Para Patricia Lewis, diretora de Pesquisa, Conflito, Ciência e Transformação, do Programa de Segurança Internacional do Royal Institute of International Affairs, Chatham House, no Reino Unido, "os eventos de 11 de setembro de 2001 tiveram impactos profundos em todos os aspetos das relações internacionais e da segurança internacional".
"A caracterização dos ataques como atos de guerra e não criminosos desencadeou uma série de ações e reações em cadeia que criaram um novo conjunto de fraturas geopolíticas, aumentando a segurança para alguns, diminuindo-a para outros", disse à Lusa Patricia Lewis.
Peter Mansoor, investigador ligado ao 'think tank' conservador norte-americano Hoover Institution, realça este aspeto disruptivo dos ataques do 11 de Setembro e lembra que as próprias organizações internacionais, como a ONU ou a NATO, passaram a ter em conta novos equilíbrios políticos, em alguns casos reinventando as suas agendas.
"A geopolítica alterou-se, como se alterou a vida das pessoas. Basta olharmos para a forma como passou a ser muito mais difícil viajar de avião ou entrar numa sala de espetáculos. Aquelas organizações são espelhos gigantes destes gestos diários", explicou Mansoor, referindo ainda a emergência da China como grande potência económica, como outra das consequências do voltar de atenções dos EUA para a sua segurança interna.
"Pequim foi muito hábil, percebendo que a fragilidade do Ocidente era uma imperdível oportunidade para expandir a sua influência económica", disse o investigador.
Numa primeira fase, os eventos de 11 de setembro catapultaram outras novas ameaças, por exemplo, incentivando novos grupos terroristas.
"Novas organizações terroristas surgiram, rivalizando com a Al-Qaida e criando novos espaços políticos para o terrorismo e a ideologia terrorista em todo o mundo - uma característica da vida moderna que afeta países em todos os continentes", disse Patricia Lewis.
Ao mesmo tempo, a invasão do Afeganistão por parte dos Estados Unidos, como retaliação contra a organização terrorista Al-Qaida, introduziu danos na ordem mundial.
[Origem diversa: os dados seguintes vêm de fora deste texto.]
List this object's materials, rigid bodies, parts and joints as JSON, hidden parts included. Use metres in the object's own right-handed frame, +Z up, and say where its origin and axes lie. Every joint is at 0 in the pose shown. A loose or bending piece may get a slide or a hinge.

"Embora os ataques de 11 de setembro precisassem de algum tipo de resposta, a 'guerra ao terror' causou muitos danos à ordem internacional liberal. Uma campanha militar inicial visando a Al-Qaida expandiu-se para um conjunto mais amplo de objetivos mal definidos e mostrou a extrema dificuldade na construção de um Estado democrático e na construção da paz liberal", defendeu Jacob Eriksson, professor de Estudos de Recuperação Pós-guerra, do Departamento de Política da Universidade de York, no Reino Unido, em declarações à Lusa.
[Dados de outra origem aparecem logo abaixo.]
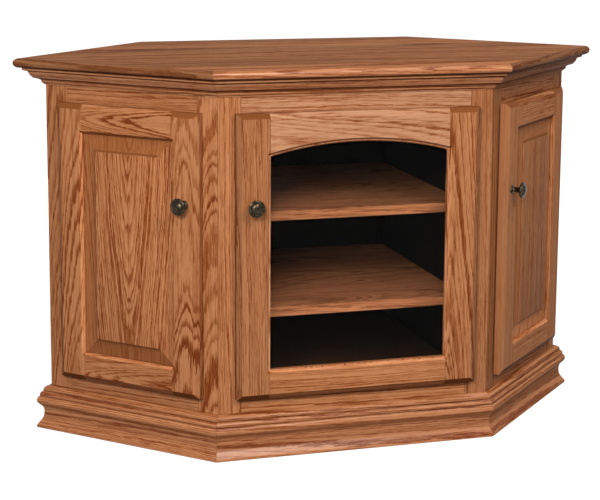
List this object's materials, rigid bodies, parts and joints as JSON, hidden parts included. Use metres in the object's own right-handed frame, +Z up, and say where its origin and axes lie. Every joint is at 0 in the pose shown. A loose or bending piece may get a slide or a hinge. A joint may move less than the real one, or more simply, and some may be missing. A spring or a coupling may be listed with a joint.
{
  "type": "corner tv cabinet",
  "caption": "Oak corner television cabinet: arched glass door between two angled raised-panel doors, shelves inside, moulded crown and base.",
  "frame": {"origin": "on the floor, at the middle of the cabinet's box", "axes": "the wide front faces -Y, +X is to the right of someone facing the cabinet, +Z up"},
  "size_m": [1.2558, 0.6476, 0.762],
  "materials": {
    "stained_oak": "red oak, medium brown stain under satin lacquer",
    "inner_oak": "oak shelves and floor in the same stain, low sheen",
    "dark_interior": "dark stained inner walls, matt",
    "clear_glass": "clear float glass",
    "dark_pewter": "dark pewter with rubbed edges",
    "hinge_steel": "nickel plated"
  },
  "bodies": {
    "case": {"top_board": "stained_oak", "crown_moulding_front": "stained_oak", "crown_moulding_left": "stained_oak", "crown_moulding_right": "stained_oak", "base_moulding_front": "stained_oak", "base_moulding_left": "stained_oak", "base_moulding_right": "stained_oak", "front_frame_left_stile": "stained_oak", "front_frame_right_stile": "stained_oak", "front_frame_top_rail": "stained_oak", "front_frame_bottom_rail": "stained_oak", "left_frame_inner_stile": "stained_oak", "left_frame_outer_stile": "stained_oak", "left_frame_top_rail": "stained_oak", "left_frame_bottom_rail": "stained_oak", "right_frame_inner_stile": "stained_oak", "right_frame_outer_stile": "stained_oak", "right_frame_top_rail": "stained_oak", "right_frame_bottom_rail": "stained_oak", "floor_board": "inner_oak", "upper_shelf": "inner_oak", "lower_shelf": "inner_oak", "left_side_shelf": "inner_oak", "right_side_shelf": "inner_oak", "back_panel": "dark_interior", "left_wall_panel": "dark_interior", "right_wall_panel": "dark_interior", "left_partition": "dark_interior", "right_partition": "dark_interior", "left_door_upper_hinge_arm": "hinge_steel", "left_door_lower_hinge_arm": "hinge_steel", "centre_door_upper_hinge_arm": "hinge_steel", "centre_door_lower_hinge_arm": "hinge_steel", "right_door_upper_hinge_arm": "hinge_steel", "right_door_lower_hinge_arm": "hinge_steel"},
    "left_door": {"left_door_hinge_stile": "stained_oak", "left_door_knob_stile": "stained_oak", "left_door_top_rail": "stained_oak", "left_door_bottom_rail": "stained_oak", "left_door_raised_panel": "stained_oak", "left_door_knob": "dark_pewter", "left_door_upper_hinge_cup": "hinge_steel", "left_door_lower_hinge_cup": "hinge_steel"},
    "centre_door": {"centre_door_hinge_stile": "stained_oak", "centre_door_knob_stile": "stained_oak", "centre_door_top_rail": "stained_oak", "centre_door_bottom_rail": "stained_oak", "centre_door_glass": "clear_glass", "centre_door_knob": "dark_pewter", "centre_door_upper_hinge_cup": "hinge_steel", "centre_door_lower_hinge_cup": "hinge_steel"},
    "right_door": {"right_door_hinge_stile": "stained_oak", "right_door_knob_stile": "stained_oak", "right_door_top_rail": "stained_oak", "right_door_bottom_rail": "stained_oak", "right_door_raised_panel": "stained_oak", "right_door_knob": "dark_pewter", "right_door_upper_hinge_cup": "hinge_steel", "right_door_lower_hinge_cup": "hinge_steel"}
  },
  "joints": [
    {"name": "left_door_hinge", "type": "hinge", "parent": "case", "child": "left_door", "pos_m": [-0.53873, -0.03188, 0.3975], "axis": [0, 0, -1], "range_deg": [0, 105]},
    {"name": "centre_door_hinge", "type": "hinge", "parent": "case", "child": "centre_door", "pos_m": [0.239, -0.28526, 0.3975], "axis": [0, 0, 1], "range_deg": [0, 105]},
    {"name": "right_door_hinge", "type": "hinge", "parent": "case", "child": "right_door", "pos_m": [0.53873, -0.03188, 0.3975], "axis": [0, 0, 1], "range_deg": [0, 105]}
  ]
}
Reflexo das alterações políticas provocadas pelos ataques foi o reforço de poderes presidenciais nos Estados Unidos, após o ex-Presidente George W. Bush ter assinado a Proclamação 7643, que lhe permitiu mobilizar forças militares sem necessitar de uma autorização do Congresso.
Na altura, as bancadas democrata e republicana aprovaram e aplaudiram a medida, que deveria ter sido provisória, mas que permanece ainda hoje, fruto da incapacidade de um entendimento entre os dois partidos para retirar aquela competência presidencial, que já serviu, por exemplo, para o ex-Presidente Barack Obama atacar a Líbia.
Para os analistas consultados pela Lusa, este género de medidas -- incluindo a 'Patriot Act', que reforçou os poderes das agências de informação e levou a uma diminuição dos direitos cívicos nos EUA -- serviu também para impulsionar movimentos radicais, populistas e demagógicos, que proliferaram nas últimas décadas em vários pontos do globo.